The House of Representatives on Tuesday approved a Bill which temporarily amends the Noise Abatement Act, allowing entertainment events that now end by midnight on weekdays to go until 2:00 am.

On weekends, the lock-off time for these events will be extended from 2:00 am to 4:00 am. Entertainment events such as parties, dances and stage shows can also go until 6:00 am if there are no complaints from residents about disturbance.

The Bill is to be debated in the Senate today and, if senators give their approval, it is expected to be implemented immediately. Speaking at the monthly meeting of the Trelawny Municipal Corporation yesterday, McKenzie made it clear that the extension was not giving permission to sound system operators to disturb the neighbourhood with loud music.

“What we are saying is that the amendment to the Noise Abatement [Act], and to the hours, is just to facilitate persons through the holiday. It is not a licence to use it to disturb your neighbours,” McKenzie argued.

He warned that failure to play the sound system within the requisite decibel could result in the police confiscating it.

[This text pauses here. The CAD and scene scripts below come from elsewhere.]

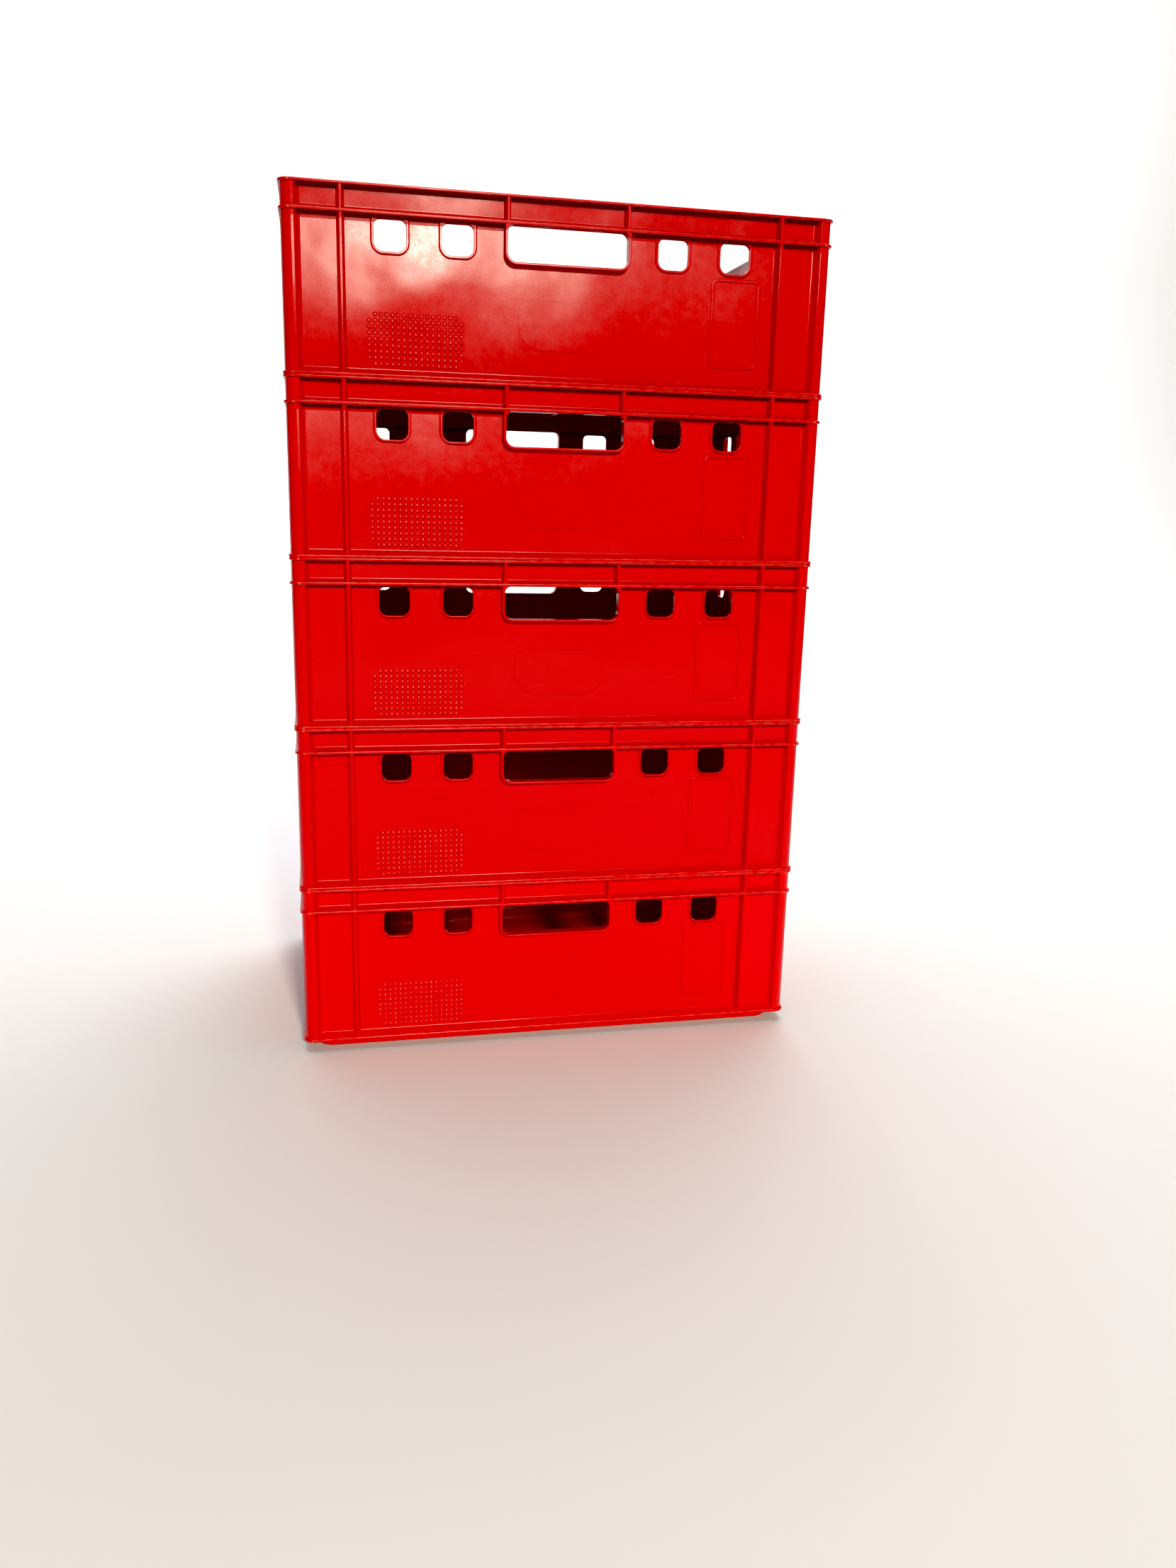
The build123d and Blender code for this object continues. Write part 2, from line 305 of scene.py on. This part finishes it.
# %% Painted shade under the ledges
shade_colour = "3a0006"  # painted shade: a dark red, thin enough that the red still shows
shade_share = 0.75  # how far the painted shade covers the red
shade_reach = 7 * MM  # how far it hangs down below a ledge
ledge_undersides = (171 * MM, 197 * MM)  # of the grip ledge and the rim, above the foot
underside_range = (-0.3, -0.8)  # upward part of the normal, where the painted shade begins and is full
underside_slack = 1 * MM  # how far up inside a ledge the mask of the walls ends


def paint_shade(tree, spot, foot):
    """How much of the surface is painted with shade, from 0 to the share set above."""
    normal = add_node(tree, "ShaderNodeNewGeometry").outputs["Normal"]
    upward = add_node(tree, "ShaderNodeSeparateXYZ", {"Vector": normal}).outputs["Z"]
    shade_mask = add_node(
        tree, "ShaderNodeMapRange",
        {"Value": upward, "From Min": underside_range[0], "From Max": underside_range[1]},
    )
    recessed = add_node(
        tree, "ShaderNodeMath", {0: spot.behind, 1: panel_recess / 2}, operation="GREATER_THAN"
    )
    for underside in ledge_undersides:
        top = foot + underside
        fading = add_node(
            tree, "ShaderNodeMapRange",
            {"Value": spot.height, "From Min": top - shade_reach, "From Max": top},
            interpolation_type="SMOOTHERSTEP",
        )
        below = add_node(
            tree, "ShaderNodeMath", {0: spot.height, 1: top + underside_slack},
            operation="LESS_THAN",
        )
        hanging = add_node(tree, "ShaderNodeMath", {0: fading, 1: below}, operation="MULTIPLY")
        on_wall = add_node(tree, "ShaderNodeMath", {0: hanging, 1: recessed}, operation="MULTIPLY")
        shade_mask = add_node(tree, "ShaderNodeMath", {0: shade_mask, 1: on_wall}, operation="MAXIMUM")
    return add_node(tree, "ShaderNodeMath", {0: shade_mask, 1: shade_share}, operation="MULTIPLY")


# Painted shade: how far it reaches below a ledge.
print("grime hangs", round(shade_reach / MM), "mm below a ledge")

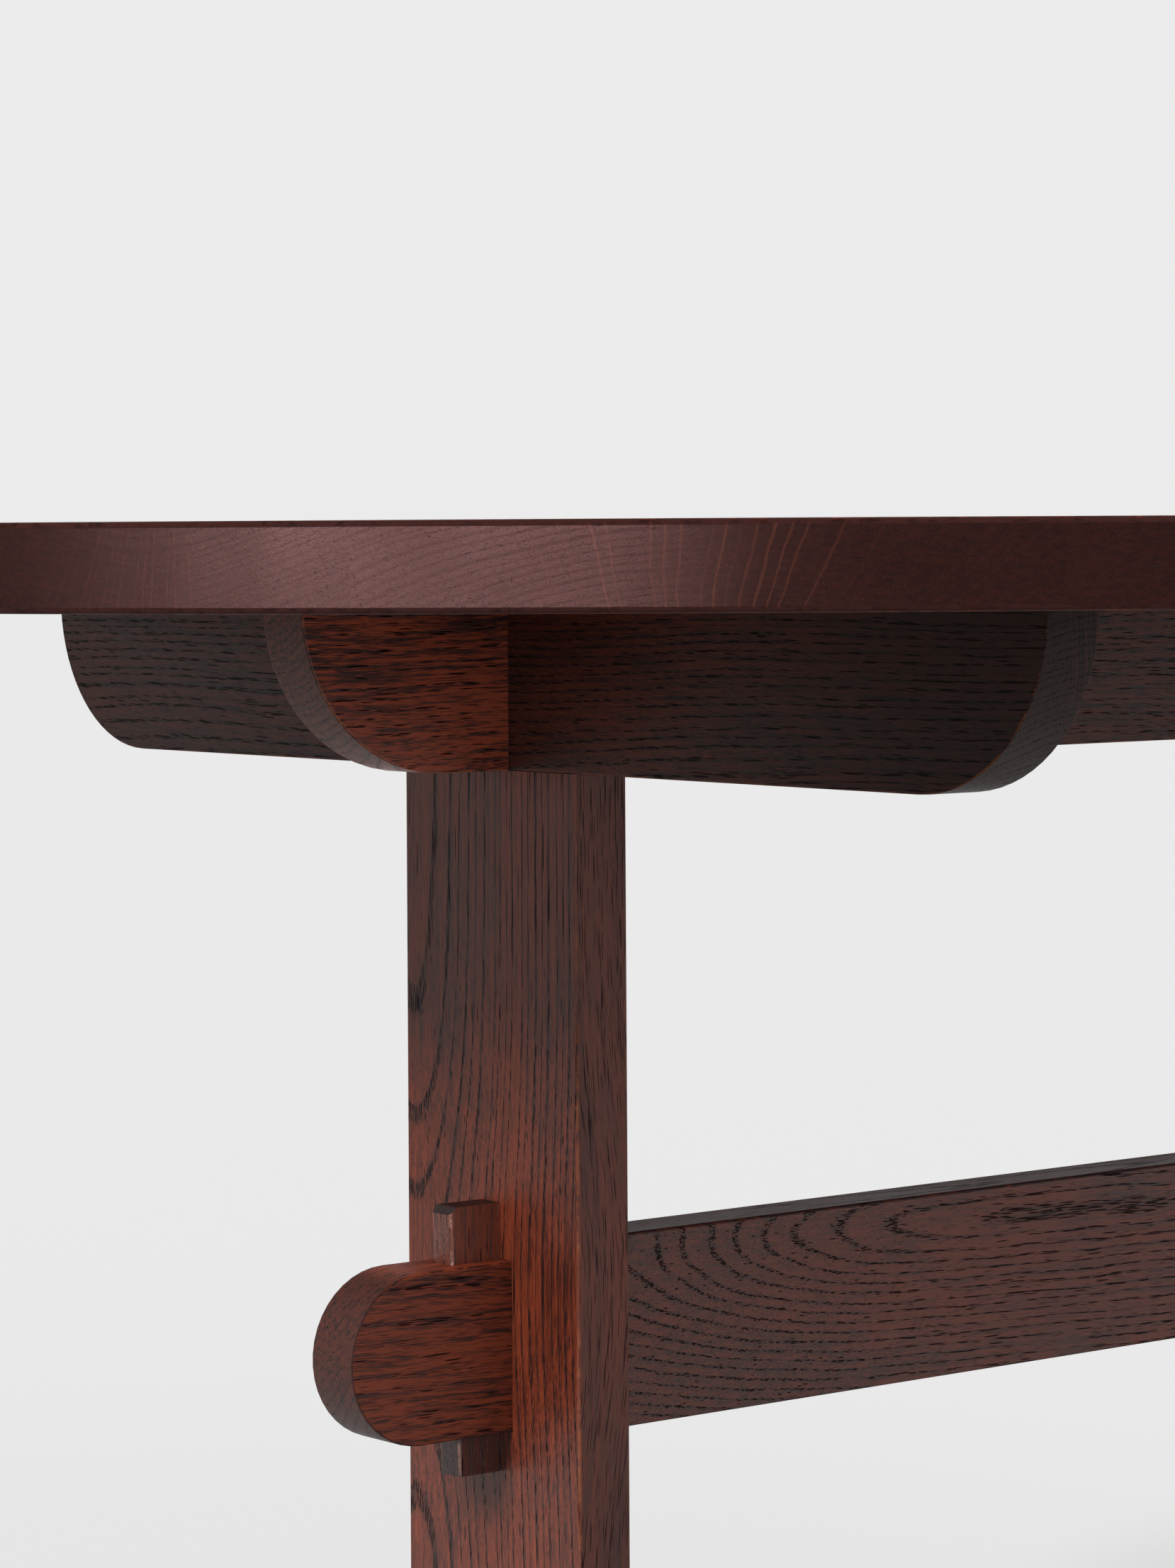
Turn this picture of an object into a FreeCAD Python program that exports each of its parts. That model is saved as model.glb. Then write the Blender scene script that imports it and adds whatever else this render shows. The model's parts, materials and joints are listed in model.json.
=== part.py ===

“The police have strict instructions. If the noise goes beyond what the Noise Abatement [Act] says, it should be then the police can tell you turn it down. Once you fail to turn it down the law gives them the right to take away the equipment. We don’t want that. This [amendment] has been done in good faith by the Government and we are expecting that those persons who are putting on these events will show some level of understanding and consideration for people within the communities. So, Mayor, when you issuing your permits make sure you write on the paper, ‘No loud notice’,” the local government minister stated.

He also pointed out that the next time around, consideration will not be given for any amendments if the sound system operators fail to comply with the guidelines. The local government minister announced that on Tuesday a press briefing will be held in Kingston to sensitise local authorities on how to operate.

“We are having a press briefing on Tuesday in Kingston and we are going to be speaking more from the perspective of the local authority, as to how we intend to ensure that we get a level of compliance because promoters and persons who keep these sessions, who continue to violate the right to hold these sessions, should not be given permits by the local authority to hold these events,” McKenzie said.